Botanical Name: Cuminum cynminum
Description: Cumin is the fruit of a stalky annual plant with feathery blue green leaves that flourishes in hot climates. When it blooms, the plant produces small white or pink flowers that yield clusters of “fruit.” When dried, it produces small, very slender, slightly curved "seeds," pale green or light brown in color, marked with striations and sporting almost invisible hairs.
Native to North Africa and the Mediterranean, today cumin is principally grown in Morocco, India, Turkey and Iran which, says Ian Hemphill, author of The Spice and Herb Bible, produces the best quality “green” cumin. Not surprisingly, it is a key spice in the cuisines of those countries, as well as much of the Middle East, Mexico and South America.

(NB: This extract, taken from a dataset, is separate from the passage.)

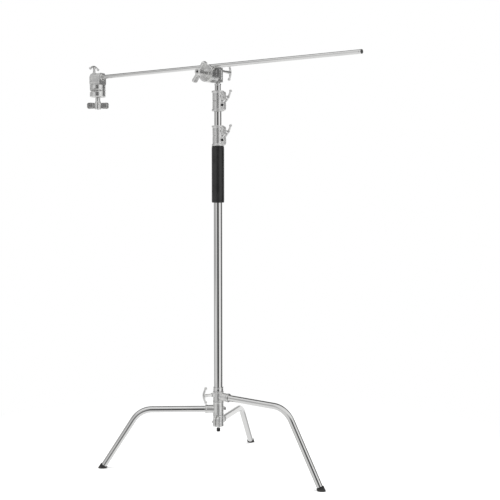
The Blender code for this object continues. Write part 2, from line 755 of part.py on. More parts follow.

Cumin’s flavor and aroma vary depending upon where it grown, but in general it is aromatic, earthy, pungent, with a slightly bitter, pine-like taste. In On Food and Cooking, Harold Magee explains that its flavor components include phellandrene and pinene, which give the spice fresh, aromatic overtones, but that the dominant component, cuminaldehyde, creates cumin’s unique, unforgettable scent. No other spice has it.
Historical snapshot: The Romans reveled in cumin as they did in most spices. In De re coquinaria, a cookbook thought to have been compiled in the 4th or 5th century AD, the author—supposedly a gastronome named Apicius—included it in a “summary of seeds” that every household must have. It is a key ingredient in many sauce recipes, including one for oysters and clams composed of pepper, lovage, parsley, dry mint, Malabar leaves, honey, vinegar, broth and “quite some cumin.” It is a seasoning in exotic recipes for boiled ostrich, crane with turnips, and roast boar, as well as for stewed pears and a version of pumpkin "pie."
Perhaps this is the place to mention that cumin is considered a carminative and a digestive aid, qualities which the Romans might have appreciated.
Strangest application: The ancient Egyptians are said to have used cumin in the mummification process. In Spices: History of a Temptation, Jack Turner describes a curious twist on this practice: European kings and noblemen were often embalmed for display after death, using costly spices such cinnamon and cloves. But by the 15th century, “it was not unheard of for criminals’ heads, once they had been removed by the royal executioner…to be parboiled and seasoned [for preservation] though apparently with cheaper aromatics such as cumin.”
One spice, two very different flavors: When toasted, Moroccan cumin becomes stronger and harsher, whereas Indian cumin develops a nutty, citrus-like taste.
How to cook with cumin:
1. Always buy the whole spice. Properly stored in a cool, dark cupboard, whole cumin will keep for up to 3 years, whereas ground cumin tends to lose aroma and flavor within months.
2. If using whole cumin, bruise it lightly in a mortar and pestle before stirring it into the pot. In general, add cumin, whole or ground, early in the cooking process so that its warm, aromatic flavor has time to permeate the other ingredients.
3. Toasting cumin will change the flavor of the spice, not always for the better.
Moroccan cumin, which has a soft, almost vegetative aroma, smells a bit like incense when being toasted—but heat also seems to destroy the subtler flavor components, giving the spice a harsher, stronger taste. Indian cumin, on the other hand, develops a deliciously nutty taste, and heat accentuates the light citrus flavor of the raw spice.
My advice? Toast your cumin seed ahead of time to see if you like its taste. One of cumin’s virtues is its ability to balance other spices and flavors—qualities not to be tossed aside lightly.
4. How to toast cumin: Heat a dry cast iron skillet over a medium low flame. When it is hot to the touch, add the cumin seed and stir. When the spice releases its aroma and the seeds just begins to darken, remove the pan from the heat and pour the cumin onto a small plate. Let it cool before grinding. Never let cumin or any other spice get too dark: Burned spices taste bitter.